Think of Ford’s and GM’s EV businesses as startups, similar to Tesla in its first decade as a listed company. Their losses stem primarily from the fact that they are capitalizing the costs of investments in factories and machinery over too few vehicles sold. Automakers as a whole have invested $199 billion in EVs in the US over the past decade, according to Bloomberg Intelligence. GM boasted at its recent analyst day of EV losses having peaked this year and offering a $2 billion to $4 billion tailwind to operating profit next year, with half of that owed to expansion. In other words, what’s needed is to sell more EVs in order to reap economies of scale on existing investment. Sure, if they stop investing in EVs come January, then at some point down the line, the drag on returns is alleviated. In the meantime, it would be an earnings bloodbath of write-downs.

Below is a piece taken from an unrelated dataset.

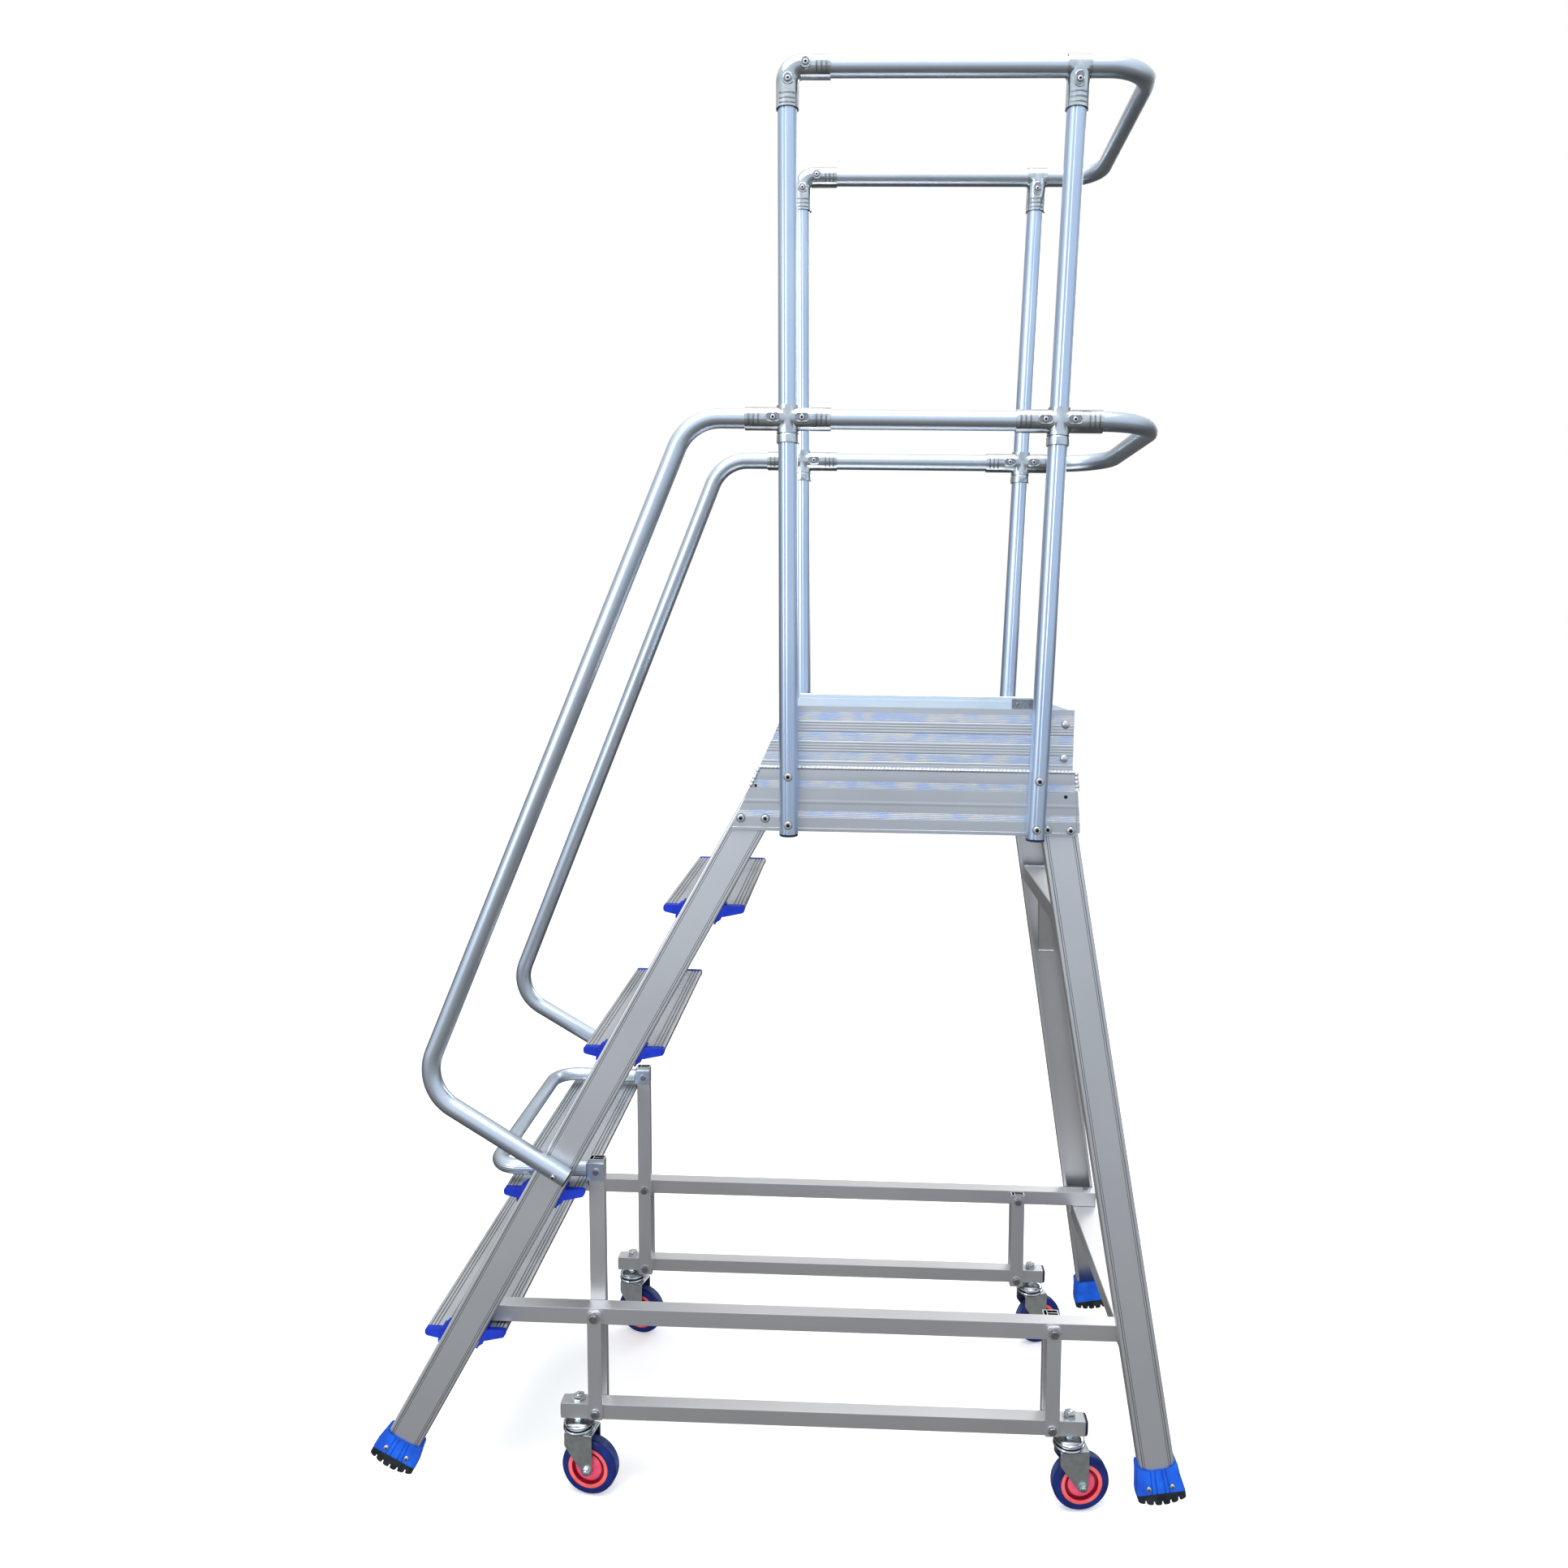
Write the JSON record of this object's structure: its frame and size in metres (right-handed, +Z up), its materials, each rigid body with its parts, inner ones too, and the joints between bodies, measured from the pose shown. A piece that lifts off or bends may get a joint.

Relaxation of tailpipe emissions targets would, of course, offer more scope for Detroit’s core product, gas guzzlers. But the targets set by the Biden administration were back-end loaded precisely in order to give Detroit (and the United Auto Workers) time to adjust to a more electrified future. The incremental benefit of easing those targets, therefore, is also back-end loaded. On another front, while Trump will almost certainly have another go at killing California’s waiver that allows the state to set its own, more restrictive, tailpipe standards, that would likely be a drawn out affair, muddying the waters for automakers rather than clarifying them, at least in the near term.
Tariffs, similarly, sport two edges. The broad-based tariffs Trump touts would add inflation to a vehicle market that is being held back by average monthly ownership and running costs that have breached $1,000 already (see this). Back in September, AutoZone Inc.’s chief executive stated bluntly on an earnings call that “if we get tariffs, we will pass those tariff costs back to the consumer,” and his will not be the only company doing that. Moreover, with the lion’s share of drivers’ monthly costs reflecting the lease or loan payment, any upward pressure on interest rates to meet higher prices exacerbates the problem. Needless to say, if Trump makes good on threats of big tariffs on vehicle imports from Mexico, that would hurt US automakers producing more than a million units per year south of the border.
There is also a corrosive aspect to the protectionism that both parties touted in this election. As it is, Detroit has retreated to dependence on Americans’ peculiar, by global standards, preference for heavy, expensive models. Further encouragement of that, and discouragement of even relatively nascent forays into EVs, would deepen the disconnect with the rest of the world, where China is making big inroads with cheaper vehicles, especially EVs. The added complication: who wins power in DC in 2028 or 2032. Detroit can ill-afford another decade of U-turns and pivots over the basic question of what powers the wheels.
Tesla is immune or indifferent to some of these complications, with no factories in Mexico or gamesmanship around fleet emissions to consider. It would clearly be hurt, however, by the loss of EV incentives, compounding the abrupt slowdown in sales since early 2023. So why the big jump in the stock? Because Tesla’s value is now largely a function of potential robotaxi riches. Musk’s embrace of Trump, with a possible White House role in the offing, holds out the prospect of laxer regulation of the company’s vast experiment in wannabe-autonomous driving on public roads (see this). Is this politics-inflected vibe worth an extra $100 billion or so on top of an existing $800 billion pricing in world domination by Tesla already? Seems like a stretch but, then again, if you’re already all in on the idea of Tesla’s dominance, maybe not.
To a far lesser extent, there may be some similarly magical thinking at work with GM and Ford, too. The immediate narrative of tax cuts, deregulation and an engine-friendly White House eclipse the nuances. There’s a chance Trump won’t make good on everything he says. His penchant for bluster and contradiction means that isn’t an entirely crazy bet — but it’s certainly a gamble.